Matthew Arnold and His Prime Ministers

Everhard, Susan Bussard 12 1900 (has links)
As Matthew Arnold saw the philosophies of the classical ancients as touchstones for evaluating the new political and social philosophies of his own time, Arnold himself has served as a "touchstone" for historians who must evaluate the political and social events of the Victorian Age. Arnold made many comments about the three great Prime Ministers of his time: Lord Palmerston, Benjamin Disraeli, and William E. Gladstone, and about the policies of their respective administrations. Arnold's point of view toward these men is reflected in personal letters to members of his family and in his most significant political works, Culture and Anarchy and Friendship's Garland.
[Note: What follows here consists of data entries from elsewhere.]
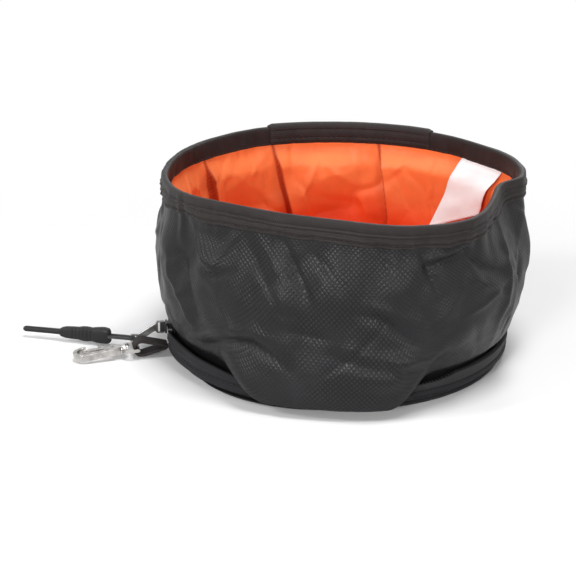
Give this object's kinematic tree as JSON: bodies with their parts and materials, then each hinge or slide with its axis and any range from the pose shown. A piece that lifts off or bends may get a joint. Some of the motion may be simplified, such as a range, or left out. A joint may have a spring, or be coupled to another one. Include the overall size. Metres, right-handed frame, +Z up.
{
  "type": "collapsible pet bowl",
  "caption": "Collapsible fabric travel bowl with a stiff zip-up base and lid, a bound rim, a zip pull and a swivel snap hook.",
  "frame": {"origin": "centre of the underside of the folded lid, on the surface that the bowl stands on", "axes": "+Z up along the bowl's axis, -Y towards the viewer of the picture, hook and zip pull at the left (-X)"},
  "size_m": [0.2745, 0.2012, 0.1028],
  "materials": {
    "ripstop_charcoal": "satin woven nylon with a ripstop grid",
    "lining_orange": "coated satin nylon",
    "binding_black": "woven binding tape and webbing",
    "cover_black": "woven nylon",
    "board": "stiff sheet, never seen",
    "floor_coating": "coated fabric",
    "label_white": "woven satin tape, blank",
    "zip_black": "moulded teeth",
    "slider_black": "black painted zinc",
    "metal_bright": "bright plated zinc",
    "metal_dull": "plain steel",
    "cord_black": "braided cord",
    "grip_black": "moulded soft plastic"
  },
  "bodies": {
    "base": {"base_board": "board", "base_cover": "cover_black", "base_floor": "floor_coating", "spine_tape": "cover_black", "zip_tape": "binding_black", "zip_teeth": "zip_black", "zip_stop_open": "metal_dull", "zip_stop_closed": "metal_dull", "wall_outer": "ripstop_charcoal", "wall_lining": "lining_orange", "care_label": "label_white"},
    "rim": {"rim_hem": "binding_black", "rim_webbing": "binding_black"},
    "lid": {"lid_board": "board", "lid_cover": "cover_black", "lid_spine_flap": "cover_black", "lid_zip_tape": "binding_black", "lid_zip_teeth": "zip_black"},
    "slider": {"zip_slider": "slider_black"},
    "tab": {"pull_tab": "metal_bright"},
    "pull": {"pull_cord": "cord_black", "pull_grip": "grip_black"},
    "loop": {"hang_loop": "binding_black"},
    "eye": {"swivel_eye": "metal_bright"},
    "hook": {"hook_body": "metal_bright", "gate_pin": "metal_dull", "gate_spring": "metal_dull"},
    "gate": {"hook_gate": "metal_bright"}
  },
  "joints": [
    {"name": "rim_press", "type": "slide", "parent": "base", "child": "rim", "axis": [0, 0, -1], "range_m": [0, 0.069], "deforming": ["wall_outer", "wall_lining", "care_label"]},
    {"name": "lid_fold", "type": "hinge", "parent": "base", "child": "lid", "pos_m": [-0.04036, -0.08655, 0.00265], "axis": [-0.9063, 0.4226, 0], "range_deg": [0, 180]},
    {"name": "slider_run", "type": "hinge", "parent": "base", "child": "slider", "pos_m": [0, 0, 0.0119], "axis": [0, 0, 1], "range_deg": [-249, 0]},
    {"name": "tab_swing", "type": "hinge", "parent": "slider", "child": "tab", "pos_m": [-0.09453, -0.01245, 0.0119], "axis": [0, 0, 1], "range_deg": [-50, 5]},
    {"name": "pull_swing", "type": "hinge", "parent": "tab", "child": "pull", "pos_m": [-0.11188, -0.01473, 0.0059], "axis": [0, 0, 1], "range_deg": [-25, 20]},
    {"name": "loop_bend", "type": "hinge", "parent": "base", "child": "loop", "pos_m": [-0.09257, -0.02222, 0.00555], "axis": [-0.2334, 0.9724, 0], "range_deg": [-70, 40]},
    {"name": "eye_tilt", "type": "hinge", "parent": "loop", "child": "eye", "pos_m": [-0.10667, -0.02561, 0.00555], "axis": [-0.2334, 0.9724, 0], "range_deg": [-45, 40]},
    {"name": "hook_swivel", "type": "hinge", "parent": "eye", "child": "hook", "pos_m": [-0.10667, -0.02561, 0.00555], "axis": [-0.9687, -0.2326, -0.0872], "continuous": true},
    {"name": "gate_press", "type": "hinge", "parent": "hook", "child": "gate", "pos_m": [-0.11981, -0.02784, 0.00439], "axis": [-0.0847, -0.0203, 0.9962], "range_deg": [0, 13], "stiffness_Nm_per_rad": 0.002, "springref_deg": -28.65}
  ]
}
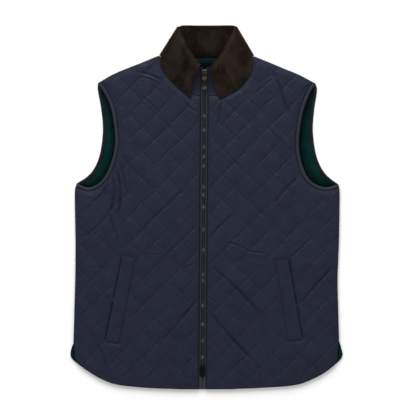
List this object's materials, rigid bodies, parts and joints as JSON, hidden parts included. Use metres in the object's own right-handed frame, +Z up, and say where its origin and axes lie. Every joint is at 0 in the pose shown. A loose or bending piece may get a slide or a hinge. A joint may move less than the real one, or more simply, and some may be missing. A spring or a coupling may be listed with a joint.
{
  "type": "quilted vest laid flat",
  "caption": "Zipped quilted vest with a turned-down corduroy collar and slanted welt pockets, laid flat with its front up.",
  "frame": {"origin": "on the surface that the vest lies on, under the middle of its box", "axes": "+X to the wearer's left, +Y from the hem to the collar, +Z up, out of the front"},
  "size_m": [0.579, 0.7745, 0.0245],
  "materials": {
    "shell": "navy woven shell, soft sheen",
    "binding": "navy woven binding",
    "lining": "dark green lining, soft sheen",
    "corduroy": "dark brown corduroy, matt",
    "tape": "navy woven zip tape, matt",
    "metal": "dull antique metal"
  },
  "bodies": {
    "garment": {"back_panel": "shell", "back_lining": "lining", "front_right": "shell", "front_left": "shell", "collar_fall": "corduroy", "collar_stand": "corduroy", "collar_band_right": "shell", "collar_band_left": "shell", "pocket_welt_right": "shell", "pocket_welt_left": "shell", "armhole_binding_front_right": "binding", "armhole_binding_front_left": "binding", "armhole_binding_back_right": "binding", "armhole_binding_back_left": "binding", "zip_tape_right": "tape", "zip_tape_left": "tape", "zip_chain": "metal", "zip_box": "metal", "zip_slider": "metal"},
    "pull_tab": {"zip_pull_tab": "metal"}
  },
  "joints": [
    {"name": "tab_hinge", "type": "hinge", "parent": "garment", "child": "pull_tab", "pos_m": [-0.00437, 0.27742, 0.01809], "axis": [-1, 0, 0], "range_deg": [0, 135]}
  ]
}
In the study that follows, these selections are examined in terms of the three Prime Ministers. Chapter I is an introduction to Arnold's political philosophy and an account of Arnold's comments about Disraeli, for of the three, Arnold had the least to say about Disraeli. Arnold dwells almost exclusively on differences he has with the government, and he found less to disagree with in Disraeli's policies than with the others. Arnold's reactions to Disraeli were more personal in nature than political. Chapter II deals with Lord Palmerston's administration and with key events and people associated with it. Chapter III deals more specifically with Culture and Anarchy and with political and social events that served as a background for Arnold's commentary. Finally, Chapter IV concentrates on the Gladstone years, concluding with Arnold's assessment of the Liberal party and its leader in "The Nadir of Liberalism."